Although Kerry probably cost America one of her closest allies, he has opened up a whole new realm of possibilities for diplomacy.  Instead of giving questionable gifts like cowboy boots and iPods to foreign heads of state, our national leaders could bring a musician along to perform a song to convey our feelings. No more tuna cans for the Queen, now we got diplomusic. 

The possibilities are endless. For instance, instead of imposing economic sanctions on countries that are doing things we don’t like, we could send Alice Cooper to sing to them.  What nation wouldn’t be intimidated by hearing Alice sing, “No More Mr. Nice Guy” and then by watching him chop the head off a doll with a guillotine?  For really serious foreign policy situations, we could have Ozzy Osbourne go along and have him bite the head off a live bat.   If we wanted to skip diplomacy altogether and provoke an instant war, we could use Kanye West.  We’d only need to send him to whatever award presentation a given country was having and leave him there for about fifteen minutes.  We’d have to make sure NORAD was alerted first. 

If we had diplomusic in the 80s, we could have had Madonna wear one of her cone bras while accompanying President Regan to negotiations with Russia to reduce the number of nuclear warheads.  Too bad Miley Cyrus wasn’t around when Reagan was giving his Berlin Wall speech back in 1987.  As soon as he got done saying, “Mr. Gorbachev, tear down this wall!” Miley could have come swinging in naked on a heavy steel ball singing, “Wrecking Ball.”  The Soviet Union would have collapsed on the spot, and the Cold War would have ended two years earlier than it did.  Of course, Miley’s tendency to stick her tongue out all the time might have resulted in another war with Germany, but sometimes risks must be taken in high-stakes diplomacy.

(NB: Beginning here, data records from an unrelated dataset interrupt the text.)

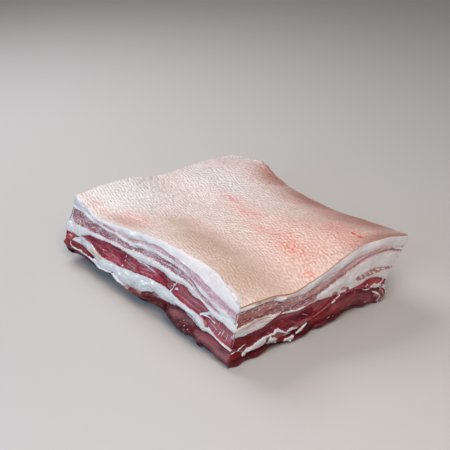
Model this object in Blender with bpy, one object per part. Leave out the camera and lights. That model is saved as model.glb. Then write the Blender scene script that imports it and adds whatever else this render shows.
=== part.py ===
"""A square-cut slab of raw pork belly, boned, lying rind side up.

Eight layers of lean and fat run right through the slab and show on all four cuts. Each layer
is one solid. X runs along the front cut, Y from the front cut to the back one, and Z is up.
The origin is on the table, under the middle of the slab.
"""

import math

import bmesh
import bpy
from mathutils import Matrix, Vector

MM = 0.001

# Where the cuts stand in the plan, in mm, at five even heights from the table to PROFILE_TOP.
# The knife wasn't held upright, and the softer layers gave way, so each cut leans and bends.
PROFILE_TOP = 64.0 * MM
LEFT_CUT = (-127, -129, -131, -126.5, -124)
RIGHT_CUT = (116, 117.5, 119, 120.5, 122.5)
FRONT_CUT_AT_LEFT = (-104, -102, -98.5, -95, -91)
FRONT_CUT_AT_RIGHT = (-96, -94.5, -92.5, -91, -89)
BACK_CUT_AT_LEFT = (89, 91.5, 94, 96.5, 99)
BACK_CUT_AT_RIGHT = (81, 80, 84, 97, 99)

# Middle of the slab's outline in the measures above, where the origin goes.
PLAN_MIDDLE = Vector((-4.44, -1.69)) * MM

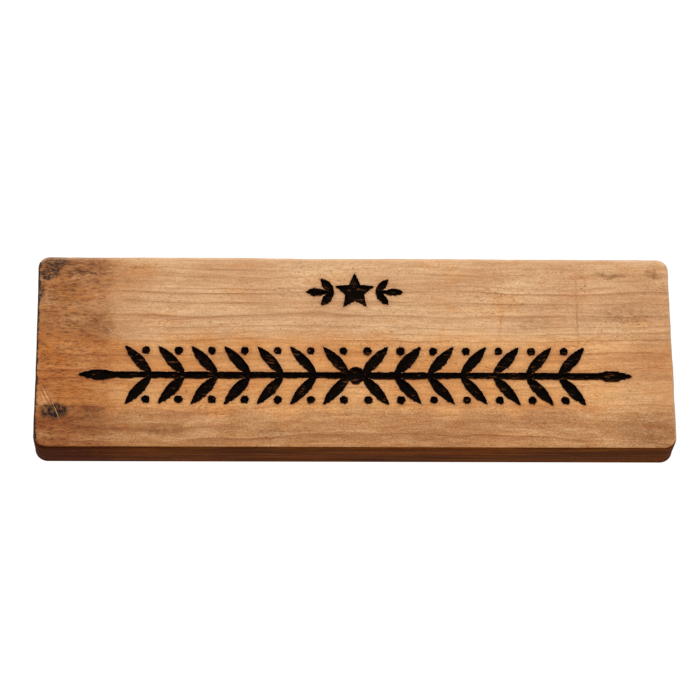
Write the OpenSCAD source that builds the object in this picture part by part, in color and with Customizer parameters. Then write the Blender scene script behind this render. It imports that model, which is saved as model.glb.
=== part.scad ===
// Wall plaque: a worn softwood board with a burned carving, hung by two ring hangers.
// +X runs along the board, +Z is up and the carved face looks towards -Y.
// The origin is on the wall, straight behind the middle of the board.

/* [Board] */
// Length of the board along the wall
board_w = 300; // [250:1:420]
// Height of the board
board_h = 97; // [80:1:150]
// Thickness of the board
board_t = 20; // [15:0.5:32]
// Radius of the two upper corners, seen from the front
top_corner_r = 6; // [4:0.5:14]
// Radius of the two lower corners, which are worn rounder
bottom_corner_r = 6.5; // [4:0.5:14]
// Radius worn on every arris
arris_r = 2.5; // [0.5:0.25:3.5]

/* [Carving] */
// Depth of the carving below the face
carve_depth = 1.2; // [0.4:0.1:2.5]
// Plain wood left between each end of the board and the garland
garland_inset = 21; // [15:0.5:40]
// Height of the garland's stem above the board's lower edge
garland_rise = 36.5; // [20:0.5:45]
// Length of a garland leaf
leaf_len = 18.5; // [12:0.5:19]
// Width of a garland leaf
leaf_w = 4.2; // [3:0.1:7]
// Angle between a leaf and its stem
leaf_angle = 49; // [30:1:55]
// Distance between leaf pairs, which is rounded to fill the stem
leaf_pitch = 16; // [9:0.5:18]
// Width of the garland's stem
stem_w = 2.2; // [1:0.1:4]
// Radius of the berries
berry_r = 1.5; // [0.8:0.1:2]
// Radius of the round eye in the middle of the garland
eye_r = 3.8; // [2:0.1:5]

/* [Star] */
// Depth of the star's centre below the board's upper edge
star_drop = 18.5; // [14:0.5:24]
// Radius of the star's points
star_r = 9; // [5:0.25:12]
// Radius of the star's inner corners
star_inner_r = 4.1; // [2:0.1:5]
// Width of the star and its two sprigs together
star_row_w = 45; // [40:0.5:60]
// Plain wood between the star's points and the sprigs
star_gap = 1.2; // [0.5:0.1:3]
// Length of a sprig leaf
sprig_leaf_len = 8.2; // [5:0.2:9]
// Width of a sprig leaf
sprig_leaf_w = 3; // [1.5:0.1:4]
// Width of a sprig's stem
sprig_stem_w = 1.2; // [0.6:0.1:2]

/* [Hanger strap] */
// Distance of each hanger from the nearer end of the board
hanger_inset = 45; // [25:1:80]
// Distance of the ring's pivot below the board's upper edge
pivot_drop = 22; // [14:0.5:40]
// Width of the strap
strap_w = 10; // [6:0.5:14]
// Thickness of the strap's sheet metal, which is folded double
sheet_t = 0.8; // [0.5:0.1:1]
// Space between the hanging ring and the head of the screw below it
screw_gap = 1.1; // [0.5:0.1:5]
// Metal left beyond the screw's centre
strap_end = 5; // [4:0.5:8]

/* [Hanging ring] */
// Radius of the ring's wire
wire_r = 1; // [0.8:0.05:1.2]
// Space between each side of the strap and the ring's wire
ring_side_gap = 1; // [0.5:0.1:2]
// Length of the ring's two straight legs
leg_len = 3; // [2:0.25:4]
// Radial clearance of the ring's wire in the strap's barrel
pivot_clear = 0.05; // [0.02:0.01:0.1]
// Angle at which the ring hangs clear of its strap
ring_lift = 8; // [7:0.5:14]

/* [Hanger screw] */
// Length of the screw under its head
screw_len = 12; // [9:0.5:13]
// Radius of the screw's core, which is also the radius of its pilot hole
core_r = 1.05; // [0.8:0.05:1.2]
// Radius over the screw's thread
thread_r = 1.5; // [1.3:0.05:1.6]
// Distance between turns of the thread
thread_pitch = 1.25; // [1:0.05:1.6]
// Radius of the screw's head
head_r = 2.9; // [2.5:0.1:3.3]
// Height of the screw's head
head_h = 1.9; // [1.2:0.1:2]
// Radial clearance of the screw in the strap
screw_clear = 0.25; // [0.1:0.05:0.5]

/* [Bumpers] */
// Radius of each bumper
bumper_r = 5; // [3:0.25:8]
// Least space between the hangers and the wall, which the bumpers keep
wall_gap = 0.7; // [0.3:0.1:3]
// Distance of each bumper's centre from the board's edges
bumper_inset = 14; // [12:0.5:30]
// Bevel round each bumper's wall side
bumper_bevel = 0.6; // [0.2:0.1:1.2]

/* [Hidden] */
$fn = 96;

barrel_r = wire_r + pivot_clear;
barrel_outer_r = barrel_r + sheet_t;
strap_t = 2 * sheet_t;
bow_r = strap_w / 2 + ring_side_gap + wire_r;
bow_reach = leg_len + bow_r;
screw_drop = bow_reach + wire_r + screw_gap + head_r;

// Bumpers come in half-millimetre steps and outreach the ring, the barrel and the screw.
hanger_h = max(barrel_outer_r + bow_reach * sin(ring_lift) + wire_r,
    2 * barrel_outer_r, strap_t + head_h);
bumper_t = ceil(2 * (hanger_h + wall_gap)) / 2;

back_y = -bumper_t;
front_y = back_y - board_t;
top_z = board_h / 2;
garland_z = garland_rise - top_z;
star_z = top_z - star_drop;
pivot_x = board_w / 2 - hanger_inset;
pivot_y = back_y + barrel_outer_r;
pivot_z = top_z - pivot_drop;
screw_z = pivot_z - screw_drop;

pilot_depth = screw_len - strap_t + 0.6;
tip_len = 2.5;
thread_count = floor((screw_len - strap_t - tip_len) / thread_pitch);
cross_w = 0.8;
cross_len = 3.6;
cross_depth = 1.1;

// ---- shared shapes ----

// A rectangle whose four corners are rounded.
module round_rect(w, h, r) {
    square([w - 2 * r, h], center = true);
    square([w, h - 2 * r], center = true);
    for (x = [-1, 1], y = [-1, 1])
        translate([x * (w / 2 - r), y * (h / 2 - r)]) circle(r);
}

// Turns a drawing seen from the front into a solid between two depths.
module from_front(y_near, y_far) {
    translate([0, y_far, 0]) rotate([90, 0, 0]) linear_extrude(y_far - y_near) children();
}

// ---- board ----

// One corner of the board, worn on both arrises and centred on its own axis.
module corner_post(r) {
    rotate([90, 0, 0]) rotate_extrude(angle = 90) intersection() {
        round_rect(2 * r, board_t, arris_r);
        translate([0, -board_t]) square([r + 1, 2 * board_t]);
    }
}

// The upper half of the board with corners of radius r, from its middle upwards.
module half_board(r) {
    straight_w = board_w - 2 * r;
    straight_h = board_h / 2 - r;
    linear_extrude(straight_h) round_rect(board_w, board_t, arris_r);
    intersection() {
        translate([-straight_w / 2, 0, 0]) rotate([90, 0, 90])
            linear_extrude(straight_w) round_rect(board_t, board_h, arris_r);
        translate([-board_w / 2, -board_t, 0]) cube([board_w, 2 * board_t, board_h]);
    }
    for (side = [0, 1]) mirror([side, 0, 0])
        translate([straight_w / 2, 0, straight_h]) corner_post(r);
}

module board_blank() {
    translate([0, (front_y + back_y) / 2, 0]) {
        half_board(top_corner_r);
        mirror([0, 0, 1]) half_board(bottom_corner_r);
    }
}

// A pointed leaf from the origin along +X, bounded by two arcs.
module leaf(len, wid) {
    arc_r = (len * len + wid * wid) / (4 * wid);
    translate([len / 2, 0]) intersection() {
        translate([0, arc_r - wid / 2]) circle(arc_r);
        translate([0, wid / 2 - arc_r]) circle(arc_r);
    }
}

// A stem along +X from first_x to tip_x, with leaf pairs and an end leaf.
module sprig(first_x, tip_x, len, wid, pitch, stem) {
    span = tip_x - len - first_x;
    pairs = max(1, round(span / pitch));
    translate([first_x, -stem / 2]) square([span + len / 4, stem]);
    for (i = [0 : pairs - 1], side = [-1, 1])
        translate([first_x + i * span / pairs, 0]) rotate(side * leaf_angle) leaf(len, wid);
    translate([tip_x - len, 0]) leaf(len, wid);
}

// Berries beside the stem, each halfway between two leaves and level with their tips.
module berries(first_x, tip_x) {
    span = tip_x - leaf_len - first_x;
    pairs = max(1, round(span / leaf_pitch));
    step = span / pairs;
    level = leaf_len * sin(leaf_angle) - 1.2 * berry_r;
    for (i = [0 : pairs - 1], side = [-1, 1])
        translate([first_x + (i - 0.5) * step + level / tan(leaf_angle), side * level])
            circle(berry_r);
}

module garland() {
    half_w = board_w / 2 - garland_inset;
    circle(eye_r);
    for (side = [0, 1]) mirror([side, 0]) {
        sprig(eye_r - 1, half_w, leaf_len, leaf_w, leaf_pitch, stem_w);
        berries(eye_r - 1, half_w);
    }
}

module star() {
    polygon([for (i = [0 : 9])
        let (r = i % 2 == 0 ? star_r : star_inner_r) [r * sin(36 * i), r * cos(36 * i)]]);
    for (side = [0, 1]) mirror([side, 0])
        sprig(star_r + star_gap, star_row_w / 2, sprig_leaf_len, sprig_leaf_w,
            sprig_leaf_len, sprig_stem_w);
}

module board() {
    color("#c2925c") difference() {
        board_blank();
        from_front(front_y - 1, front_y + carve_depth) {
            translate([0, garland_z]) garland();
            translate([0, star_z]) star();
        }
        for (side = [-1, 1])
            translate([side * pivot_x, 0, screw_z])
                from_front(back_y - pilot_depth, back_y + 1) circle(core_r);
    }
}

// ---- hangers ----

// Doubled sheet-metal strap with the barrel that holds the ring.
module hanger_strap(side) {
    color("#b9bcc0") translate([side * pivot_x, 0, 0]) difference() {
        union() {
            from_front(back_y, back_y + strap_t) {
                translate([-strap_w / 2, screw_z]) square([strap_w, screw_drop]);
                translate([0, screw_z]) intersection() {
                    circle(norm([strap_w / 2, strap_end - 1]));
                    translate([-strap_w / 2, -strap_end]) square([strap_w, strap_end]);
                }
            }
            translate([-strap_w / 2, pivot_y, pivot_z]) rotate([0, 90, 0])
                cylinder(h = strap_w, r = barrel_outer_r);
        }
        translate([-strap_w / 2 - 1, pivot_y, pivot_z]) rotate([0, 90, 0])
            cylinder(h = strap_w + 2, r = barrel_r);
        translate([0, 0, screw_z])
            from_front(back_y - 1, back_y + strap_t + 1) circle(thread_r + screw_clear);
    }
}

// Wire ring: a straight bar in the barrel, two legs and a half-round bow.
module hanging_ring(side) {
    color("#d0d3d6") translate([side * pivot_x, pivot_y, pivot_z]) rotate([ring_lift, 0, 0]) {
        translate([-bow_r, 0, 0]) rotate([0, 90, 0]) cylinder(h = 2 * bow_r, r = wire_r);
        for (x = [-bow_r, bow_r]) translate([x, 0, 0]) {
            sphere(wire_r);
            translate([0, 0, -leg_len]) cylinder(h = leg_len, r = wire_r);
        }
        translate([0, 0, -leg_len]) rotate([-90, 0, 0])
            rotate_extrude(angle = 180) translate([bow_r, 0]) circle(wire_r);
    }
}

// Pan-head wood screw, drawn along +Z with the underside of its head at the origin.
module wood_screw() {
    body_len = screw_len - tip_len;
    difference() {
        rotate_extrude() {
            intersection() {
                translate([0, head_h - 1.9 * head_r]) circle(1.9 * head_r);
                square([head_r, head_h]);
            }
            translate([0, -body_len]) square([core_r, body_len]);
            polygon([[0, -screw_len], [core_r, -body_len], [0, -body_len]]);
            translate([0, -strap_t]) square([thread_r, strap_t]);
            for (i = [0 : thread_count - 1])
                translate([0, -strap_t - (i + 1) * thread_pitch])
                    polygon([[0, 0], [core_r - 0.1, 0], [thread_r, thread_pitch / 4],
                        [core_r - 0.1, thread_pitch / 2], [0, thread_pitch / 2]]);
        }
        for (turn = [0, 90]) rotate(turn)
            translate([-cross_len / 2, -cross_w / 2, head_h - cross_depth])
                cube([cross_len, cross_w, cross_depth + 1]);
    }
}

module hanger_screw(side) {
    color("#c9ccd0") translate([side * pivot_x, back_y + strap_t, screw_z])
        rotate([-90, 0, 0]) wood_screw();
}

// ---- bumpers ----

// Round rubber pad between the board's back and the wall.
module bumper(side, level) {
    color("#2c2c2e")
        translate([side * (board_w / 2 - bumper_inset), back_y, level * (top_z - bumper_inset)])
            rotate([-90, 0, 0]) rotate_extrude()
                polygon([[0, 0], [bumper_r, 0], [bumper_r, bumper_t - bumper_bevel],
                    [bumper_r - bumper_bevel, bumper_t], [0, bumper_t]]);
}

board();
hanger_strap(-1);  // left_hanger_strap
hanger_strap(1);  // right_hanger_strap
hanging_ring(-1);  // left_hanging_ring
hanging_ring(1);  // right_hanging_ring
hanger_screw(-1);  // left_hanger_screw
hanger_screw(1);  // right_hanger_screw
bumper(-1, 1);  // top_left_bumper
bumper(1, 1);  // top_right_bumper
bumper(-1, -1);  // bottom_left_bumper
bumper(1, -1);  // bottom_right_bumper
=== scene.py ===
import math

import bpy
from mathutils import Matrix, Vector
from mathutils.kdtree import KDTree


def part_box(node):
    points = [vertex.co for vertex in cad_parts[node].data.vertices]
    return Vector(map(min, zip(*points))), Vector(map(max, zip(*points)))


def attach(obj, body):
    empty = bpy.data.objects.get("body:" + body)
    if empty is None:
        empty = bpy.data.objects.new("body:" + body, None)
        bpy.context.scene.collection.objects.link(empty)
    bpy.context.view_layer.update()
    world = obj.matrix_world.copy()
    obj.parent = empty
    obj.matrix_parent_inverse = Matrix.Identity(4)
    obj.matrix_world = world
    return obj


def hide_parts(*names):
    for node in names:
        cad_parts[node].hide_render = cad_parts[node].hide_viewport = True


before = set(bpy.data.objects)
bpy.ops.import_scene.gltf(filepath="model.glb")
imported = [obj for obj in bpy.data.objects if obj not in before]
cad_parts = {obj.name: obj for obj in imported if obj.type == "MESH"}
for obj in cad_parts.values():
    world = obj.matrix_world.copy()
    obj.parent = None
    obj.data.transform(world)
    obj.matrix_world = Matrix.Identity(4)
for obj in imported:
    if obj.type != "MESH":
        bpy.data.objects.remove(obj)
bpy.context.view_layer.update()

# Wall plaque of worn softwood with a burned carving, hung by two ring hangers.
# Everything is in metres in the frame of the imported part; mm turns millimetres into metres.

mm = 0.001
boardLow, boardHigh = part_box("board")
boardMiddle = (boardLow + boardHigh) / 2
boardSize = boardHigh - boardLow
frontY = boardLow.y
backY = boardHigh.y


# Small helpers for modelling in edit mode

def useOnly(piece):
    if bpy.context.object and bpy.context.object.mode != "OBJECT":
        bpy.ops.object.mode_set(mode="OBJECT")
    bpy.ops.object.select_all(action="DESELECT")
    piece.select_set(True)
    bpy.context.view_layer.objects.active = piece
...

We know that the Chinese respect the tiger, so why not send Katy Perry on a diplomatic mission to China.  She could ride into Beijing singing “Roar” on that giant tiger she rode in the Super Bowl.  She could bring those dancing sharks, too.  No sense in pulling any punches. However, the Chinese might counter with “Gangnam Style,” so maybe we’d better not go down that road.  It could result in Mutually Assured Pop Music Destruction. 

Of course, we could also use diplomusic to foster trade relations.  We export a lot of beef to Asian, so maybe we could send Lady Gaga over in her meat dress to facilitate beef exports.  Better not send her to North Korea though, I heard Kim Jong Un had his uncle eaten alive by starving dogs.  There’d be nothing left of Gaga but a nose ring and an armpit tat. 


On second thought, maybe diplomusic isn’t a good idea.  Sending James Taylor to Paris may have been pathetic, but at least it wasn’t dangerous.  I’m not sure you could say the same if we sent Justin Beiber over there.  Some things just can’t be forgiven.  I mean, look what he did to the Steelers last season.